The contrast in backgrounds between General Paxton and Lambright is striking. Paxton is a 26th year attorney who worked as a management consultant and earned a Master’s in Business Administration from the Baylor University School of Management before he attended the University of Virginia Law School, generally ranked among the top ten law schools. Paxton worked for a major private law firm, Strasburger & Price, before working as in-house counsel for J.C. Penney Company. Paxton took and passed the Texas Bar Examination on his first try in 1991. Lambright is a 16th year attorney. He worked as a middle level manager for Shell Oil prior to going to law school and graduating in 1997 from South Texas College of Law. It took Lambright four attempts to pass the Texas Bar Examination. He failed the examination the first two times, didn’t show up for the third time he signed up to take it, and finally passed the examination two years after he graduated from law school in 1999. Lambright struggled in a general law practice until he ran for different offices several times and finally won election to the County Attorney’s Office in 2012. Paxton has been a major fundraiser for the Republican Party of Texas. Lambright attends social events almost every night.

When the Salary Study Committee, under the leadership of former County Human Resources Director Diane Bass, met during the summer of 2016, Lambright secretly pleaded, by written statement, for a substantial increase in his salary. Lambright then falsely claimed to the public that he had not done so. The written documents contained in the Salary Study Committee report revealed that Lambright had pleaded for a raise in a three-page, single-space, typed letter. The Salary Study Committee recommended no raises for elected officials. The Commissioners Court rejected the Salary Study Committee recommendation and gave themselves and all other County elected officials, including Lambright a three-percent (3%) across the board pay raise.

The United States Secretary of Defense, General James Mattis, earns slightly more than Lambright at $203,700 per year in salary.

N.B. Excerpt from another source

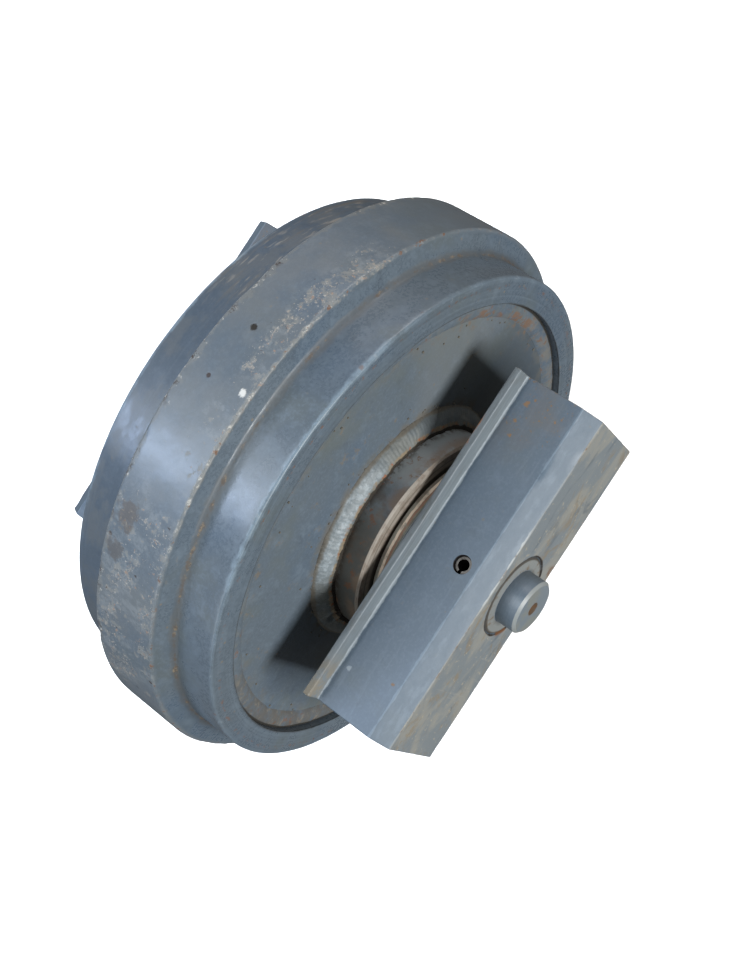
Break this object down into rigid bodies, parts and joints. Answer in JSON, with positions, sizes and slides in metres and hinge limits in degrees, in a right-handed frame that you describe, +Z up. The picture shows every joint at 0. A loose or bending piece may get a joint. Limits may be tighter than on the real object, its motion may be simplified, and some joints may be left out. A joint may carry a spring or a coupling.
{
  "type": "track roller",
  "caption": "Hollow flanged track wheel turning on a fixed axle between two chamfered slide blocks with guide lips.",
  "frame": {"origin": "centre of the wheel, on the axle line, halfway between the blocks", "axes": "+Y along the axle towards the left block, +Z up, square to the wide slide faces, +X along the blocks, the way the track frame runs"},
  "size_m": [0.4139, 0.3412, 0.414],
  "materials": {
    "wheel_paint": "blue-grey satin paint, scratched, with rust at the edges",
    "block_paint": "blue-grey satin paint with dust and rust spots",
    "weld_bead": "light grey painted weld bead",
    "axle_steel": "painted over turned steel",
    "pin_steel": "dark spring steel",
    "bushing_bronze": "turned bronze",
    "seal_iron": "lapped seal face",
    "seal_rubber": "matt black rubber"
  },
  "bodies": {
    "axle_and_blocks": {"axle": "axle_steel", "oil_plug": "pin_steel", "guide_block_left": "block_paint", "fixed_seal_ring_left": "seal_iron", "fixed_toric_ring_left": "seal_rubber", "lock_pin_left": "pin_steel", "axle_o_ring_left": "seal_rubber", "guide_block_right": "block_paint", "fixed_seal_ring_right": "seal_iron", "fixed_toric_ring_right": "seal_rubber", "lock_pin_right": "pin_steel", "axle_o_ring_right": "seal_rubber"},
    "wheel": {"rim": "wheel_paint", "hub": "wheel_paint", "web_plate_left": "wheel_paint", "hub_weld_left": "weld_bead", "rim_weld_left": "weld_bead", "bushing_left": "bushing_bronze", "rotating_seal_ring_left": "seal_iron", "rotating_toric_ring_left": "seal_rubber", "web_plate_right": "wheel_paint", "hub_weld_right": "weld_bead", "rim_weld_right": "weld_bead", "bushing_right": "bushing_bronze", "rotating_seal_ring_right": "seal_iron", "rotating_toric_ring_right": "seal_rubber"}
  },
  "joints": [
    {"name": "wheel_spin", "type": "hinge", "parent": "axle_and_blocks", "child": "wheel", "pos_m": [0, 0, 0], "axis": [0, 1, 0], "continuous": true}
  ]
}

Mattis supervises more than 85,000 civilian employees in the Pentagon in addition to more than 1.4 million active duty military personnel.

Clear Misunderstanding of His Job Duties

The Texas Association of Counties’ Guide to Texas Laws for County Officials 2016 tracks the language of the Texas Government Code and the Texas Local Government Code for the duties of a county attorney:

“The county attorney is the chief legal advisor to the county. The county attorney’s office generally handles county requests for legal opinions from the Attorney General’s Office. The county attorney may also represent the county in suits affecting payment of taxes and eminent domain.”

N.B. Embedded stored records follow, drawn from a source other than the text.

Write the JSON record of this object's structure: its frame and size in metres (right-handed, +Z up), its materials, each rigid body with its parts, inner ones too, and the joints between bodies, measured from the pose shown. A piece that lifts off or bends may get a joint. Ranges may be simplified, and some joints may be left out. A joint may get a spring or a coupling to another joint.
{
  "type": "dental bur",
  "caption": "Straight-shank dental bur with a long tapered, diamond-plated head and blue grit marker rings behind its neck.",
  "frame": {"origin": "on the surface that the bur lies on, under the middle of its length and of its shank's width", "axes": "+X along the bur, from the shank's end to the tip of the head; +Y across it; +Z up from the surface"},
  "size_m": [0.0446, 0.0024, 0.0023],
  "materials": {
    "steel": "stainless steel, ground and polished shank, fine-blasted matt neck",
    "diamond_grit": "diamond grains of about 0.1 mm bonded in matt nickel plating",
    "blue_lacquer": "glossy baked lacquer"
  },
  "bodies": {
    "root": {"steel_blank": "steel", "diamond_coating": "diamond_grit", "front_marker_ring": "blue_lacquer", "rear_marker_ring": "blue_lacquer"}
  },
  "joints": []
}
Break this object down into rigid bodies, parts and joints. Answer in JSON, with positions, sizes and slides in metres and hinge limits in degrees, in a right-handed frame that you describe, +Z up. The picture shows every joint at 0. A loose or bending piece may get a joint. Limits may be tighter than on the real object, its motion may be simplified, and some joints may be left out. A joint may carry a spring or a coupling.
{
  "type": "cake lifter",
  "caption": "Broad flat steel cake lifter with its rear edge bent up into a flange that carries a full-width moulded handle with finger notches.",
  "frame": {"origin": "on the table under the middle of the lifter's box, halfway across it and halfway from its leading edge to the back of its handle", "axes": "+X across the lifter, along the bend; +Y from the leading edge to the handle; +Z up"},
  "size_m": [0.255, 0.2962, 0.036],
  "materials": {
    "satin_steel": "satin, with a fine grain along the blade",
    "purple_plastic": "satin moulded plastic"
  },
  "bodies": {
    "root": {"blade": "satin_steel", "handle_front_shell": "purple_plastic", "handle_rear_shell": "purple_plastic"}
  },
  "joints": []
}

The critical point that Lambright has misunderstood is the first sentence of the duties described above. Since the citizens of Montgomery County elect Lambright, rather than County employees choosing him, Lambright is the “chief legal advisor to the county,” not to individual county employees. Lambright might represent those employees if someone sues them in their official capacity, but Lambright’s duty is to Montgomery County itself.

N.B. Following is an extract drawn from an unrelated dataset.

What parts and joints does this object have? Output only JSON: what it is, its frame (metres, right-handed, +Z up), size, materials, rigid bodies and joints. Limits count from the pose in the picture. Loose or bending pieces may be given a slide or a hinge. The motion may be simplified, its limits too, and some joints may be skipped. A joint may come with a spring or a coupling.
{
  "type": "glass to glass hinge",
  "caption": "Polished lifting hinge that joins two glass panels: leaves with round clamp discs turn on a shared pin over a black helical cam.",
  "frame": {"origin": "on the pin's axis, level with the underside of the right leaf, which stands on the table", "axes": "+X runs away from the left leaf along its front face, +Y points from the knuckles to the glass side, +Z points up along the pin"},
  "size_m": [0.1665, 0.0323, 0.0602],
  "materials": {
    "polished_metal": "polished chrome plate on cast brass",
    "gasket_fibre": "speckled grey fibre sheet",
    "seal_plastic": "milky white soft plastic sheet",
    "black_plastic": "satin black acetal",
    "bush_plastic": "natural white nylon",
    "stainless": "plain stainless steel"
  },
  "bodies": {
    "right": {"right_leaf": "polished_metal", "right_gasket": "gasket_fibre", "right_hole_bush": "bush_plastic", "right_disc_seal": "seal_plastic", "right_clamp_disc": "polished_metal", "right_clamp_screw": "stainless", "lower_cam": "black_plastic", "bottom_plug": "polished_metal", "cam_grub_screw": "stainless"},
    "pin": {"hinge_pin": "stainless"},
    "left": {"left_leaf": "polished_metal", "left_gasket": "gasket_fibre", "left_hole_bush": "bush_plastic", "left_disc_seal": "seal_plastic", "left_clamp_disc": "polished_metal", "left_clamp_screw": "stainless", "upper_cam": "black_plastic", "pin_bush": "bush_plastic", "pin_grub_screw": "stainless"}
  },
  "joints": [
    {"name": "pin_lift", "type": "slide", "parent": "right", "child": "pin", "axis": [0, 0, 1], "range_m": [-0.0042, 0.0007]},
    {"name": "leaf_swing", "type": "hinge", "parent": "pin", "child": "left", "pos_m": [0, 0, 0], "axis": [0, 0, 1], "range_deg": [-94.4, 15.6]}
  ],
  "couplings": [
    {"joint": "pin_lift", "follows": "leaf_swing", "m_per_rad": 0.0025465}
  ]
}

Similarly, the Texas Disciplinary Rules of Professional Conduct (the “DRs”) govern the professional behavior of attorneys licensed in Texas. Despite his numerous failures to gain licensure as an attorney, Lambright eventually succeeded. Therefore, the DRs do, in fact, govern his conduct. Rule 1.12 of the DRs provides: “A lawyer employed or retained by an organization represents the entity.”

While the State’s ethics rules governing attorneys permit an attorney who represents an entity, such as Montgomery County, to receive some direction from authorized agents, such as an individual County elected official or employee, in the ordinary course and scope of his employment as County Attorney, Lambright’s duty is to Montgomery County, not to those authorized agents, even if they happen to be the County Judge, a County Commissioner, or some political ally of Lambright.

Rule 1.12(b) of the DRs makes clear that Lambright has a duty to take reasonable remedial actions whenever he learns that a County employee has committed or intends to commit a violation of law or a violation of an obligation to the County, if that violation is likely to result in substantial injury to the County.

A comment to Rule 1.12 of the DRs warns attorneys, such as Lambright, who represent an entity, such as the County, that they must be “concerned whether the intermediary [i.e., an individual elected official] legitimately represents the organizational client.”

Lambright suffers from great confusion over who his client is as the County Attorney of Montgomery County. The people elected Lambright to represent the entity, Montgomery County. While Lambright might fear County Judge Craig Doyal (since Lambright originally was on Doyal’s “Hit List” after the 2014 Republican Primary Runoff Election) or Lambright might seek to please the County Commissioners Court members, Lambright’s duty is to the County, not to those individuals.

Later parts of this series will discuss Lambright’s costly failures to abide by his professional responsibility to Montgomery County. One clear example deserves mention here.

The Golden Hammer’s publisher confronted Lambright and, in a cordial meeting three days after the first Golden Hammer Award, asked Lambright to show leadership by refusing his exorbitant salary and asking the Commissioners Court to lower his compensation. Lambright’s response was that he could not do so, because his clients include the County Judge and County Commissioners and by seeking to lower his own salary, Lambright would embarrass his clients (Doyal and cohorts) with respect to theirs.

Lambright’s response regarding his salary revealed his misunderstanding of who his client actually is. Lambright’s duty is to the entity, Montgomery County, which would obviously benefit by his actions to reduce his salary. Instead, Lambright chose certain individuals’ best interests over those of his client.

Clearly, Lambright needs to study Rule 1.12 of the Texas Disciplinary Rules of Professional Conduct, the Texas Local Government Code, and the Texas Government Code, so that he’ll possibly come to an understanding that his client is Montgomery County, not Craig Doyal, not Charlie Riley, not Mike Meador, not Todd “Boss” Hayden, and not any County Department head seeking to hide information from citizens.